Image: Dept. Of Homeland Security
A U.S. Department of Homeland Security (DHS) sign at the agency's headquarters in Washington, D.C.Bloomberg via Getty Images file

A Jordanian-born man faces at least 25 years in federal prison after being convicted in connection with an illegal arm-smuggling scheme that included plans to sell surface to-air missile systems and other military equipment to groups in countries that included Libya, the United Arab Emirates, Iraq and Saudi Arabia, prosecutors said Friday.

Rami Najm Asad-Ghanem, 52, a naturalized U.S. citizen, was convicted by a jury on Thursday of conspiracy to use and transfer missile systems designed to destroy aircraft, the U.S. Attorney’s Office for the Central District of California in Los Angeles said.

Asad-Ghanem was arrested on Dec. 8, 2015, by police in Greece. For the charge that he was convicted of on Thursday, he faces a mandatory minimum of 25 years in prison and a maximum of life in prison, and he is scheduled to be sentenced on March 4.

He previously pleaded guilty late last month to another six charges including violating the Federal Arms Export Control Act, conspiracy, smuggling and money laundering, prosecutors said.

The government argued that Asad-Ghanem sought to broker and transfer anti-aircraft missiles between 2013 and 2015 to clients around the world, as well as procured the services of mercenary missile operators to a Libyan militant faction. Prosecutors said that as a part of that effort, he planned to offer them a $50,000 bonus if they could shoot down Libyan government aircraft, the U.S. Attorney's Office said.

At trial no direct evidence was presented that any of the missiles made it to any of the countries, according to law enforcement sources familiar with the case. Asad-Ghanem was living in Egypt at the time of the criminal offenses, prosecutors said.

Asad-Ghanem’s attorney, H. Dean Stewart, said only one Soviet-style Strela missile was recovered at an airport overseas but it was so old and rusty it could not have been fired.
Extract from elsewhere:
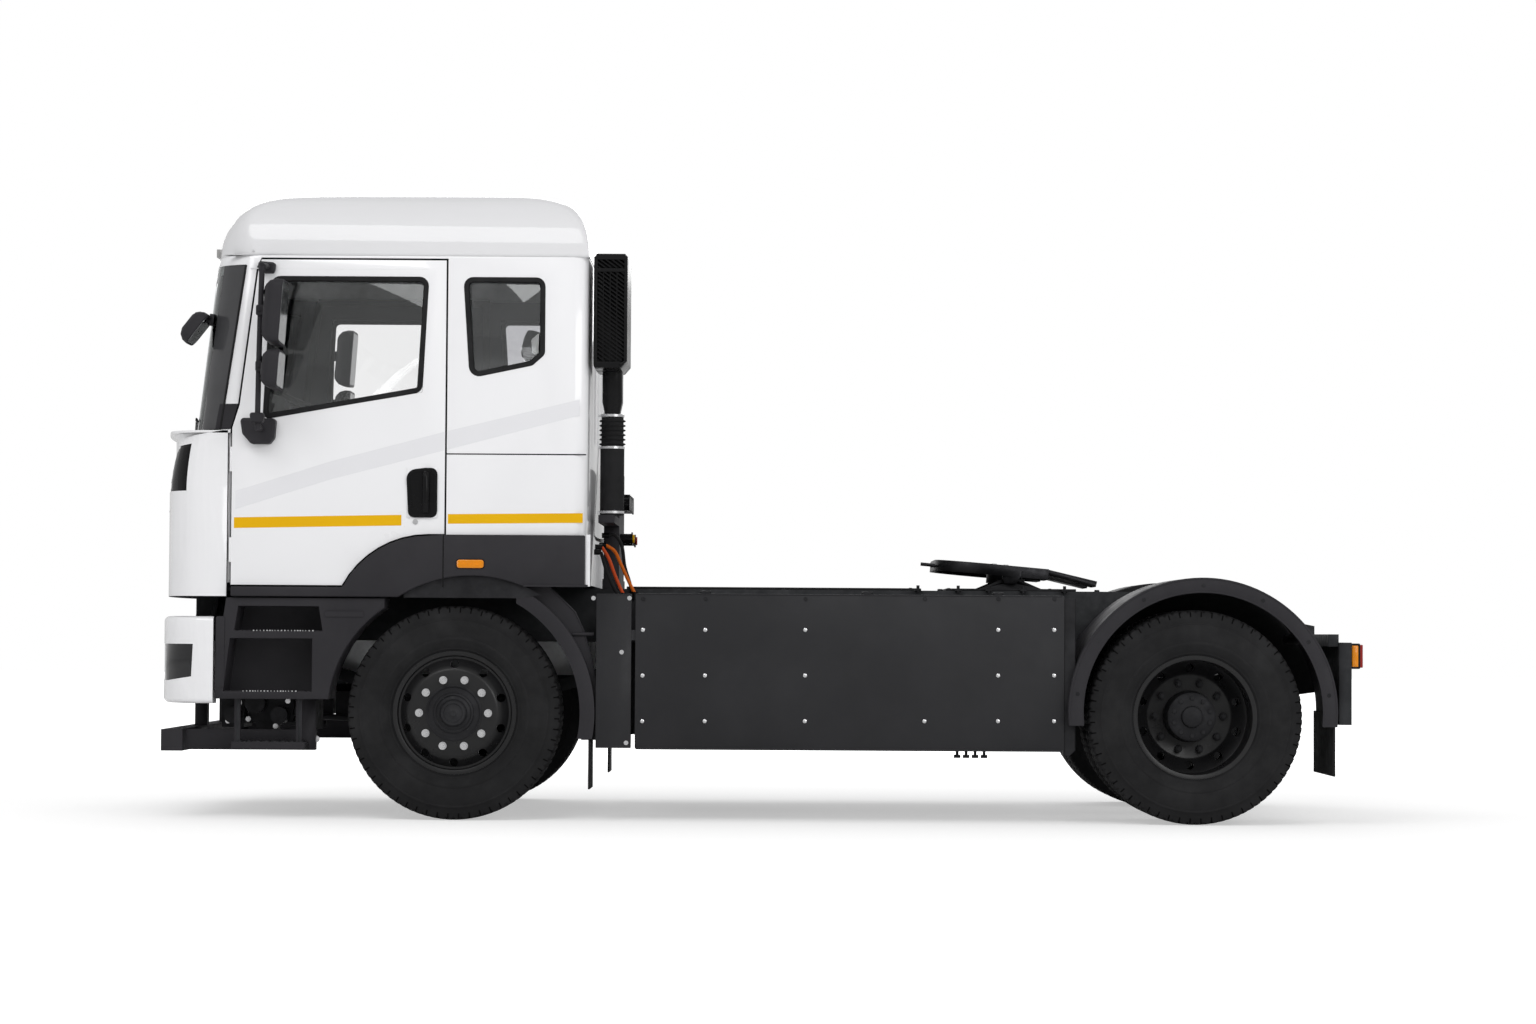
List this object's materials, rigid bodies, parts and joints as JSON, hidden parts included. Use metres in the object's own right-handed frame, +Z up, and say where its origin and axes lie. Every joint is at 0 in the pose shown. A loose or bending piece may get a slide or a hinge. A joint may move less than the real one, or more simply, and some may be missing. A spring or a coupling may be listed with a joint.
{
  "type": "semi truck tractor unit",
  "caption": "Two-axle cab-over tractor with a tilting cab, opening doors, steered front wheels, twin rear wheels and a pitching trailer coupling.",
  "frame": {"origin": "on the ground, under the middle of the vehicle's length and width", "axes": "+X forward, +Y to the vehicle's left, +Z up"},
  "size_m": [5.96, 3.11, 3.097],
  "materials": {
    "cab_paint": "white cab paint, glossy",
    "dark_trim": "dark grey grained plastic",
    "black_panel": "black satin side panels",
    "chassis_paint": "dark grey chassis paint",
    "cast_parts": "cast and forged axle parts, painted dark",
    "machined": "cast aluminium housings",
    "tyre_rubber": "tyre rubber",
    "rim_paint": "dark grey wheel paint with bright nuts",
    "flap_rubber": "black rubber",
    "window": "tinted window glass",
    "lamp_clear": "clear lamp glass",
    "lamp_red": "red lamp lens",
    "lamp_amber": "amber lamp lens",
    "interior": "grey interior plastic",
    "seat_cloth": "dark seat cloth"
  },
  "bodies": {
    "chassis": {"frame": "chassis_paint", "cab_mounts": "chassis_paint", "front_axle_beam": "cast_parts", "front_springs": "cast_parts", "rear_axle": "cast_parts", "rear_springs": "cast_parts", "drive_motor": "machined", "propeller_shaft": "cast_parts", "power_unit": "machined", "battery_left": "chassis_paint", "battery_right": "chassis_paint", "side_cover_left": "black_panel", "side_cover_right": "black_panel", "bumper": "cab_paint", "headlamps": "lamp_clear", "underrun_beam": "dark_trim", "step_unit_left": "dark_trim", "step_unit_right": "dark_trim", "front_mudguards": "dark_trim", "rear_mudguards": "dark_trim", "mud_flaps": "flap_rubber", "coupling_base": "cast_parts", "tail_lamps": "lamp_red", "air_duct": "flap_rubber", "service_column": "dark_trim"},
    "cab": {"cab_hinges": "chassis_paint", "cab_shell": "cab_paint", "cab_roof": "cab_paint", "front_panel": "cab_paint", "grille": "black_panel", "windscreen": "window", "quarter_glass": "window", "cab_trim": "dark_trim", "dashboard": "interior", "seat_frames": "interior", "seat_cushions": "seat_cloth", "locker": "interior", "air_intake": "dark_trim", "front_mirror": "dark_trim", "wipers": "dark_trim", "roof_lamps": "lamp_amber"},
    "door_left": {"door_left": "cab_paint", "door_left_glass": "window", "door_left_mirror": "dark_trim"},
    "door_right": {"door_right": "cab_paint", "door_right_glass": "window", "door_right_mirror": "dark_trim"},
    "steering_wheel": {"steering_wheel": "interior"},
    "knuckle_left": {"knuckle_left": "cast_parts"},
    "knuckle_right": {"knuckle_right": "cast_parts"},
    "track_rod": {"track_rod": "cast_parts"},
    "wheel_front_left": {"front_tyre_left": "tyre_rubber", "front_rim_left": "rim_paint"},
    "wheel_front_right": {"front_tyre_right": "tyre_rubber", "front_rim_right": "rim_paint"},
    "wheels_rear_left": {"rear_tyres_left": "tyre_rubber", "rear_rims_left": "rim_paint"},
    "wheels_rear_right": {"rear_tyres_right": "tyre_rubber", "rear_rims_right": "rim_paint"},
    "coupling": {"coupling_plate": "cast_parts"}
  },
  "joints": [
    {"name": "cab_tilt", "type": "hinge", "parent": "chassis", "child": "cab", "pos_m": [2.77, 0, 0.9], "axis": [0, 1, 0], "range_deg": [0, 50]},
    {"name": "door_left_hinge", "type": "hinge", "parent": "cab", "child": "door_left", "pos_m": [2.535, 1.194, 1.9], "axis": [0, 0, -1], "range_deg": [0, 70]},
    {"name": "door_right_hinge", "type": "hinge", "parent": "cab", "child": "door_right", "pos_m": [2.535, -1.194, 1.9], "axis": [0, 0, 1], "range_deg": [0, 70]},
    {"name": "steer_left", "type": "hinge", "parent": "chassis", "child": "knuckle_left", "pos_m": [1.44, 0.85, 0.522], "axis": [0, 0, 1], "range_deg": [-40, 40]},
    {"name": "steer_right", "type": "hinge", "parent": "chassis", "child": "knuckle_right", "pos_m": [1.44, -0.85, 0.522], "axis": [0, 0, 1], "range_deg": [-40, 40]},
    {"name": "track_rod_end", "type": "hinge", "parent": "knuckle_left", "child": "track_rod", "pos_m": [1.24, 0.85, 0.425], "axis": [0, 0, 1], "range_deg": [-40, 40]},
    {"name": "steering_column", "type": "hinge", "parent": "cab", "child": "steering_wheel", "pos_m": [2.438, -0.56, 2.14], "axis": [-0.3907, 0, 0.9205], "range_deg": [-720, 720]},
    {"name": "spin_front_left", "type": "hinge", "parent": "knuckle_left", "child": "wheel_front_left", "pos_m": [1.44, 1.03, 0.522], "axis": [0, 1, 0], "continuous": true},
    {"name": "spin_front_right", "type": "hinge", "parent": "knuckle_right", "child": "wheel_front_right", "pos_m": [1.44, -1.03, 0.522], "axis": [0, 1, 0], "continuous": true},
    {"name": "spin_rear_left", "type": "hinge", "parent": "chassis", "child": "wheels_rear_left", "pos_m": [-2.16, 0.925, 0.522], "axis": [0, 1, 0], "continuous": true},
    {"name": "spin_rear_right", "type": "hinge", "parent": "chassis", "child": "wheels_rear_right", "pos_m": [-2.16, -0.925, 0.522], "axis": [0, 1, 0], "continuous": true},
    {"name": "coupling_pitch", "type": "hinge", "parent": "chassis", "child": "coupling", "pos_m": [-1.318, 0, 1.205], "axis": [0, 1, 0], "range_deg": [0, 12]}
  ],
  "couplings": [
    {"joint": "steer_right", "follows": "steer_left", "ratio": 1},
    {"joint": "track_rod_end", "follows": "steer_left", "ratio": -1},
    {"joint": "steering_column", "follows": "steer_left", "ratio": 18}
  ]
}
He said that the other allegations were based on aspirations.

"He's an international entrepreneur" involved in construction and other goods shipments like water, Stewart said. “Whatever it was he could make a profit of, he did” and “this was just one small piece of all kinds of businesses,” Stewart said.

The lawyer said none of the crimes happened within the United States, and "the only connection is his U.S. citizenship." They plan to challenge the 25-year mandatory minimum sentence as unconstitutional.

U.S. Attorney for the Central District of California Nick Hanna said in a statement that the case "demonstrates the dangers of underground arms trafficking to the international community and to the security of U.S. forces operating abroad."

Hanna called it a "complicated case" that involved law enforcement authorities conducting an international investigation, and said the conviction "is a clear message to arms dealers that there will be severe consequences for providing weapons of war through the black market."